What is borrowing base management in private credit?

Borrowing base management in private credit refers to the process of determining how much a fund or borrower can draw under a financing facility, based on the value and eligibility of underlying assets. This typically involves applying advance rates, concentration limits, eligibility tests, and other lender-defined criteria to a pool of loans or receivables.
In practice, borrowing base management is a recurring, detail-intensive exercise. It requires accurate asset-level data, consistent application of facility terms, and clear documentation of calculations and adjustments. The output is not just a number—it is a representation of compliance, risk, and trust between borrowers and lenders.
Because borrowing base availability directly affects liquidity and leverage, errors or delays can have immediate operational and reputational consequences.
Key challenges in borrowing base management
Despite its importance, borrowing base management is often one of the most operationally strained areas within private credit firms.
One common challenge is data inconsistency. Asset data may come from multiple servicing systems, deal models, and reporting templates. Reconciling these inputs manually increases the risk of mismatches and outdated information being used in calculations.
Another issue is complexity of facility terms. Modern facilities often include layered concentration limits, dynamic eligibility criteria, and conditional adjustments. Translating these terms into spreadsheets can be cumbersome, and small errors can have outsized impacts on availability.
There is also the challenge of auditability. Borrowing base calculations are frequently reviewed by lenders, auditors, and internal risk teams. When processes rely heavily on manual steps, it can be difficult to demonstrate clear data lineage and control over changes.
As portfolios grow, these challenges intensify, making traditional approaches increasingly fragile.
The shift toward automated borrowing base solutions
To address these pressures, private credit managers are moving toward automated borrowing base solutions. Technology helps standardise calculations, embed facility logic directly into workflows, and reduce reliance on manual intervention.
Automated solutions enable consistent application of eligibility criteria and advance rates across reporting cycles. By centralising data and calculation logic, teams can reduce reconciliation effort and improve confidence in reported numbers.
Equally important, automation supports better governance. Changes to inputs or assumptions can be tracked and reviewed, creating a clearer audit trail. This not only strengthens internal controls but also improves lender confidence in the reporting process.
While automation does not eliminate the need for expert oversight, it allows teams to focus on review and analysis rather than repetitive calculation.

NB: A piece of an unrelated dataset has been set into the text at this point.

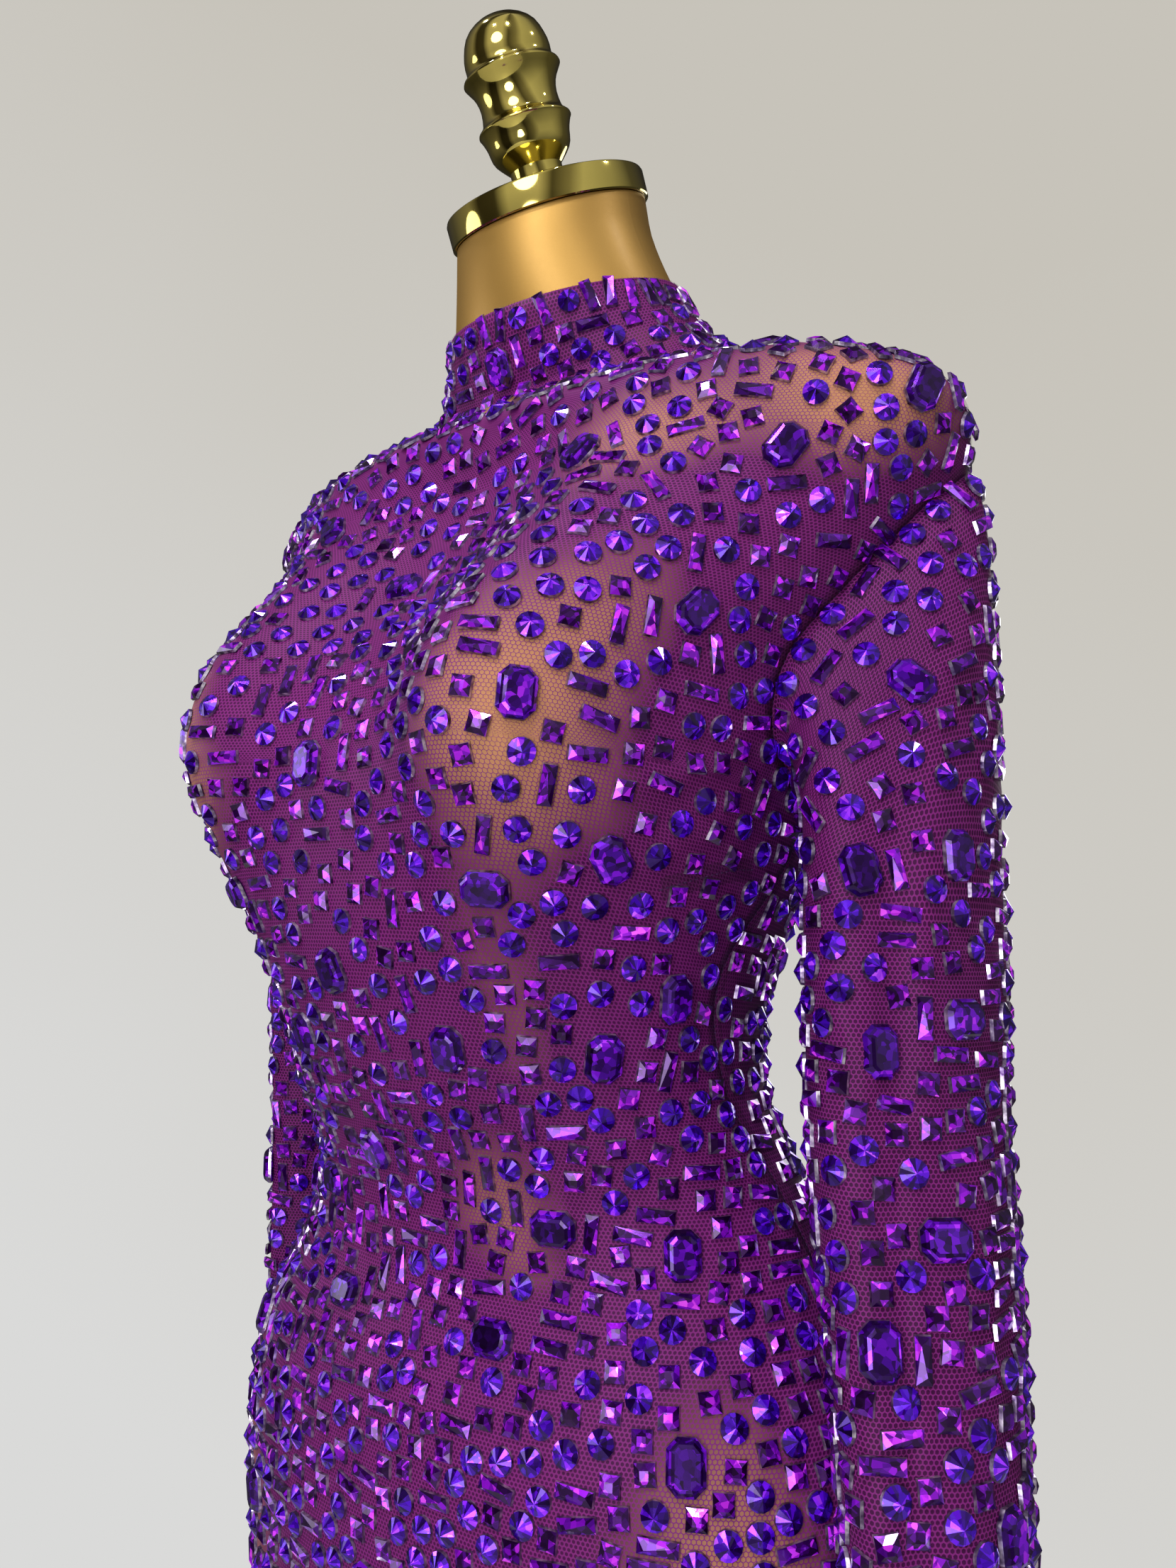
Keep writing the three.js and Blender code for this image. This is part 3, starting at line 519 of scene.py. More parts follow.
def cloth_piece(name, cloth, material):
    """A net piece. Its flat map is in metres: across is the distance round from the piece's middle, up
    is the mean distance from its lower edge."""
    rows, columns = cloth.points.shape[:2]
    quads, flat = grid_quads(rows, columns, cloth.closed)
    open_grid = np.concatenate([cloth.points, cloth.points[:, :1]], 1) if cloth.closed else cloth.points
    across = arc_lengths(open_grid, 1)
    across = across - across[:, across.shape[1] // 2][:, None] + 1000
    up = arc_lengths(open_grid, 0).mean(1, keepdims=True) + 0 * across + 1000
    uv = np.stack([across, up], -1).reshape(-1, 2)[flat.ravel()] * MM
    piece = make_piece(name, cloth.points.reshape(-1, 3), [quads], [material], corner_uv=uv)
    set_values(piece, "tight", "POINT", cloth.tight)
    thick = piece.modifiers.new("thickness", "SOLIDIFY")
    thick.thickness = NET_THICK * MM
    thick.offset = -1
    return piece


def closed_tube(name, points, material):
    """A closed solid from rings of points from its bottom up, with a fan of faces at each end."""
    rows, columns = points.shape[:2]
    quads, _ = grid_quads(rows, columns, True)
    c = np.arange(columns)
    beside, middle, last = (c + 1) % columns, np.full(columns, rows * columns), (rows - 1) * columns
    bottom = np.column_stack([middle, beside, c])
    top = np.column_stack([middle + 1, last + c, last + beside])
    points = np.concatenate([points.reshape(-1, 3), [points[0].mean(0), points[-1].mean(0)]])
    piece = make_piece(name, points, [quads, bottom, top], [material])
    piece.data.set_sharp_from_angle(angle=SHARP_ANGLE)
    return piece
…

Why valuations are equally critical in private credit
If borrowing base management governs how much capital can be deployed, valuations define how that capital is perceived and measured. In private credit, valuations underpin NAV reporting, investor communications, and risk assessments. They also influence leverage decisions, portfolio rebalancing, and performance attribution.
Unlike public markets, private credit valuations are inherently judgment-based. They rely on models, assumptions, and inputs that must be applied consistently and reviewed rigorously. As portfolios expand and include more bespoke structures, maintaining valuation discipline becomes more challenging.
Importantly, valuations do not exist in isolation. Asset performance, covenant compliance, and leverage dynamics—all tracked through borrowing base and portfolio monitoring processes—feed directly into valuation assessments. Disconnects between these workflows can undermine confidence in reported outcomes.
The rise of private credit valuations software

To manage these demands, firms are increasingly adopting private credit valuations software designed specifically for the asset class. These platforms centralise valuation models, inputs, and review workflows, replacing fragmented spreadsheets and ad hoc processes.
Technology supports consistency by standardising methodologies across assets and funds. It also improves transparency, allowing teams to trace valuation changes back to underlying drivers such as cash flows, credit metrics, or market assumptions.
Another key benefit is scalability. As portfolios grow, valuation software enables teams to manage higher volumes without proportionally increasing operational burden. Review cycles become more structured, and oversight improves.
When valuation workflows are integrated with broader portfolio data—such as borrowing base and performance information—teams gain a more coherent view of portfolio health.
Connecting borrowing base management and valuations
While borrowing base management and valuations serve different purposes, their interdependence is becoming increasingly clear. Asset eligibility, advance rates, and covenant performance influence valuation assumptions, particularly in stressed scenarios. Conversely, valuation outcomes affect leverage capacity and risk appetite.
Technology enables these connections by creating shared data foundations and aligned workflows. When asset-level data flows consistently through borrowing base and valuation processes, discrepancies are easier to identify and address.
This convergence reduces operational blind spots. Instead of managing financing and valuation as parallel tracks, firms can assess their portfolios more holistically—linking liquidity, risk, and value in a single operational framework.
Platforms such as Oxane Panorama illustrate how borrowing base oversight and valuation workflows can coexist within a unified environment, supporting stronger governance without introducing unnecessary complexity.
What to look for in modern private credit software
As firms evaluate technology to support these functions, several considerations stand out.
First, flexibility is critical. Private credit portfolios are diverse, and software must accommodate different asset types, structures, and facility terms without extensive customisation.
Second, data integrity and transparency matter more than feature breadth. Clear data ingestion, validation, and change tracking are essential for both borrowing base management and valuations.
Third, integration across workflows should be prioritised. Solutions that connect financing, portfolio monitoring, and valuation processes help reduce silos and improve consistency.
Finally, scalability should not be overlooked. Technology should support growth in portfolio size and complexity without forcing teams to rethink core processes every few years.
A more resilient operating model
Private credit's continued growth depends not only on capital and opportunity, but on the resilience of its operating models. Borrowing base management and valuations are foundational to that resilience. When supported by robust technology, these functions become sources of confidence rather than constraint.
As the asset class matures, firms that invest in integrated, scalable operational frameworks will be better positioned to manage risk, meet stakeholder expectations, and adapt to market change. Technology is not replacing judgment in private credit—but it is reshaping how that judgment is applied, documented, and trusted across portfolios.